5. Learn the Basics of Investing
Understanding key concepts will empower you to make informed decisions. Here are some essentials:
- Stocks: Ownership in a company that can grow over time.
- Bonds: Loans you give to companies or governments in exchange for regular interest payments.
- Mutual Funds and ETFs: Pooled investments that provide diversification.
- Risk Tolerance: Your comfort level with market fluctuations.
- Asset Allocation: Balancing investments across different asset types
6. Start with Retirement Accounts
Take full advantage of tax-advantaged retirement accounts:
- 401(k): Offered by employers, often with matching contributions. Contribute at least enough to get the full match.
- IRA (Individual Retirement Account): Available to anyone with earned income. Choose between traditional (tax-deferred) and Roth (tax-free growth) options.
7. Diversify Your Portfolio
Diversification reduces risk by spreading your investments across various assets, industries, and geographic regions. A simple approach is to invest in index funds or ETFs, which track the overall market.
8. Automate Your Investments
Consistency is key. Set up automatic contributions to your investment accounts to ensure you’re regularly adding to your portfolio, regardless of market conditions.
9. Monitor and Rebalance Your Portfolio
Review your investments periodically to ensure they align with your goals and risk tolerance.
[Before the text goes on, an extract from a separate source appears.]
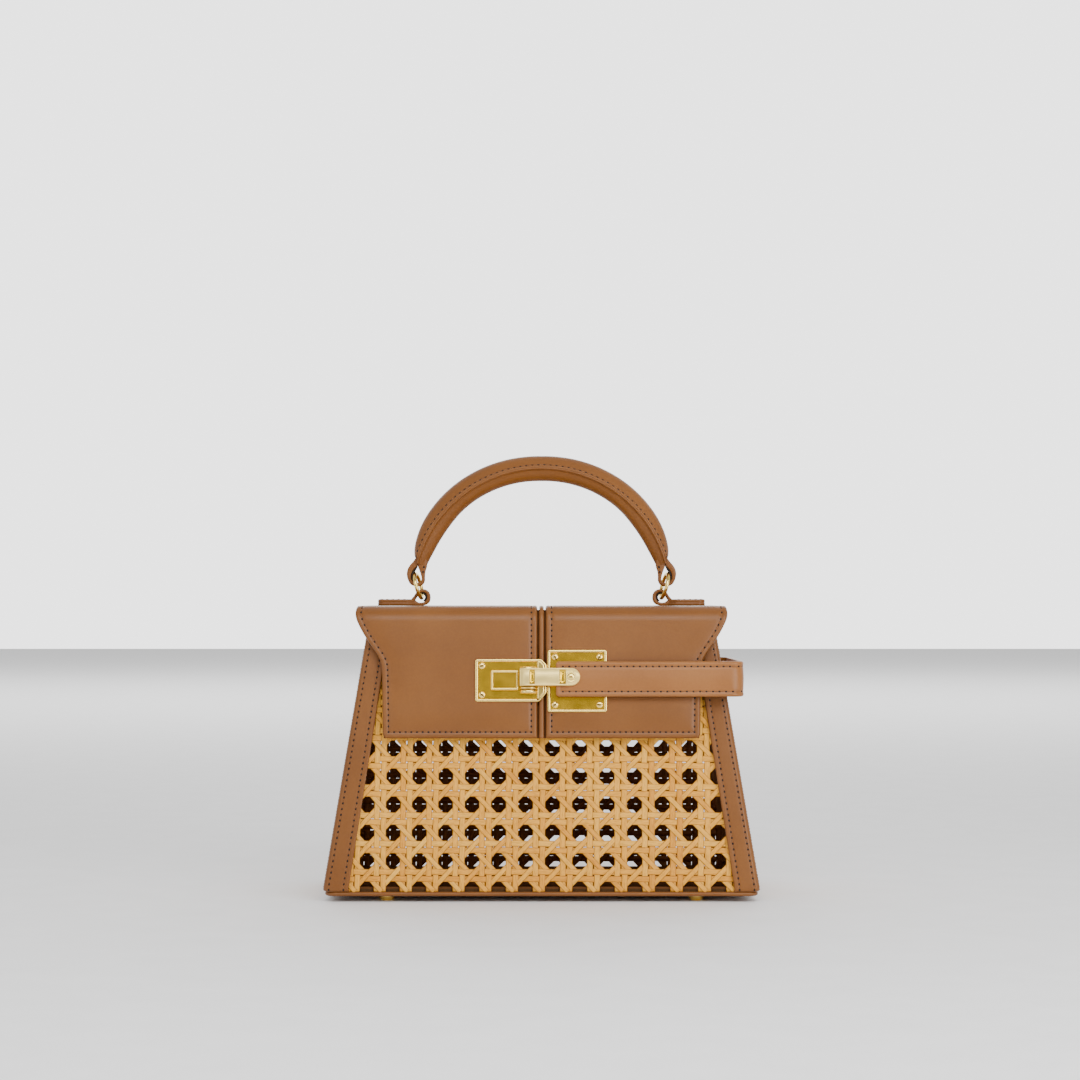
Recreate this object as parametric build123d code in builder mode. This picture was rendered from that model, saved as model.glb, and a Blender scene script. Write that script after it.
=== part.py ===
from build123d import *
import os
from math import atan, cos, radians, sin, sqrt

# A small basket box bag: four cane walls in a leather frame, a leather flap over the top
# with a metal clasp, a side strap that closes over the flap, and an arched top handle.
# Millimetres. +Z is up, -Y is the front, and the origin is at the centre of the base,
# level with the undersides of the feet.

# ---- body, the leaning box ----
foot_height = 2.8
body_top = 132.7
base_width = 202.0
base_depth = 98.0
top_width = 160.0
top_depth = 66.0

# ---- leather and cane sheets ----
band_thickness = 1.4
band_width_low = 11.8
band_width_high = 10.4
band_corner_radius = 3.0
cane_thickness = 1.2
mouth_band_height = 14.0
mouth_chamfer = 1.0
piping_radius = 1.0
piping_corner_radius = 5.0
base_panel_thickness = 1.5
board_thickness = 1.8
floor_thickness = 0.8
floor_clearance = 0.3

# ---- cane weave: octagonal holes on a half-inch mesh ----
cane_pitch_across = 12.46
cane_pitch_up = 12.89
cane_hole_radius = 3.5
cane_first_row = 18.6
cane_row_shift = -1.2
cane_edge_margin = 1.0
cane_hole_sides = 8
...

Rebalancing involves adjusting your portfolio to maintain your desired asset allocation.
10. Seek Professional Advice if Needed
If you’re unsure about where to start or how to structure your portfolio, consider consulting a financial advisor. They can provide personalized guidance based on your unique situation.
Final Thoughts
Investing in your 30s is one of the best financial decisions you can make. With a solid plan, consistent contributions, and a focus on long-term growth, you’ll set yourself up for a secure and prosperous future. Remember, the most important step is to start—even if it’s small. Over time, your efforts will pay off.